▶ **Your task**: All of the data needs to be repeated exactly.

▶ **Dataset excerpt**:
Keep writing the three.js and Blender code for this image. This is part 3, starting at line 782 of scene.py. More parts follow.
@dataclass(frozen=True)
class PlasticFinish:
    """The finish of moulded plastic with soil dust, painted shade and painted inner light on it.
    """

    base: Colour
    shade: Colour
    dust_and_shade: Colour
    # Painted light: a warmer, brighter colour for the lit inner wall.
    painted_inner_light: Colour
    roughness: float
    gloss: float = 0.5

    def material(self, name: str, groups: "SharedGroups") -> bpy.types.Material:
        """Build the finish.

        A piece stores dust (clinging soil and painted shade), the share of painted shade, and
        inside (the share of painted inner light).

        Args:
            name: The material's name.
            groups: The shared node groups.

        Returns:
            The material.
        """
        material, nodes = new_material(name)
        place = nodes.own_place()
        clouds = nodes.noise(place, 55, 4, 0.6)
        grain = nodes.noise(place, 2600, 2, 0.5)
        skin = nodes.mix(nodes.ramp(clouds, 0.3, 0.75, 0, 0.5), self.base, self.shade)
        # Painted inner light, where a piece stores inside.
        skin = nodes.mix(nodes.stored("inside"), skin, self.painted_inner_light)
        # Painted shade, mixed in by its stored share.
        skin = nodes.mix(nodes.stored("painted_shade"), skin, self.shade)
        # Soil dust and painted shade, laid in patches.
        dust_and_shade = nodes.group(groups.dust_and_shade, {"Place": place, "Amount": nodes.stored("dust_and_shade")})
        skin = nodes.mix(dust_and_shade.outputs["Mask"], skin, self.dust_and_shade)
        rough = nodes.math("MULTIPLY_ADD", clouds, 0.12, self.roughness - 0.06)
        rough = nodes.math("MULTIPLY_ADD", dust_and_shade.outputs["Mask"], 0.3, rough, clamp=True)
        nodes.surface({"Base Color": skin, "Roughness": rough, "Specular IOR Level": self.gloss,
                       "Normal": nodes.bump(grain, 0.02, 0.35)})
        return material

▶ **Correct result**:
Keep writing the three.js and Blender code for this image. This is part 3, starting at line 782 of scene.py. More parts follow.
@dataclass(frozen=True)
class PlasticFinish:
    """The finish of moulded plastic with soil dust, painted shade and painted inner light on it.
    """

    base: Colour
    shade: Colour
    dust_and_shade: Colour
    # Painted light: a warmer, brighter colour for the lit inner wall.
    painted_inner_light: Colour
    roughness: float
    gloss: float = 0.5

    def material(self, name: str, groups: "SharedGroups") -> bpy.types.Material:
        """Build the finish.

        A piece stores dust (clinging soil and painted shade), the share of painted shade, and
        inside (the share of painted inner light).

        Args:
            name: The material's name.
            groups: The shared node groups.

        Returns:
            The material.
        """
        material, nodes = new_material(name)
        place = nodes.own_place()
        clouds = nodes.noise(place, 55, 4, 0.6)
        grain = nodes.noise(place, 2600, 2, 0.5)
        skin = nodes.mix(nodes.ramp(clouds, 0.3, 0.75, 0, 0.5), self.base, self.shade)
        # Painted inner light, where a piece stores inside.
        skin = nodes.mix(nodes.stored("inside"), skin, self.painted_inner_light)
        # Painted shade, mixed in by its stored share.
        skin = nodes.mix(nodes.stored("painted_shade"), skin, self.shade)
        # Soil dust and painted shade, laid in patches.
        dust_and_shade = nodes.group(groups.dust_and_shade, {"Place": place, "Amount": nodes.stored("dust_and_shade")})
        skin = nodes.mix(dust_and_shade.outputs["Mask"], skin, self.dust_and_shade)
        rough = nodes.math("MULTIPLY_ADD", clouds, 0.12, self.roughness - 0.06)
        rough = nodes.math("MULTIPLY_ADD", dust_and_shade.outputs["Mask"], 0.3, rough, clamp=True)
        nodes.surface({"Base Color": skin, "Roughness": rough, "Specular IOR Level": self.gloss,
                       "Normal": nodes.bump(grain, 0.02, 0.35)})
        return material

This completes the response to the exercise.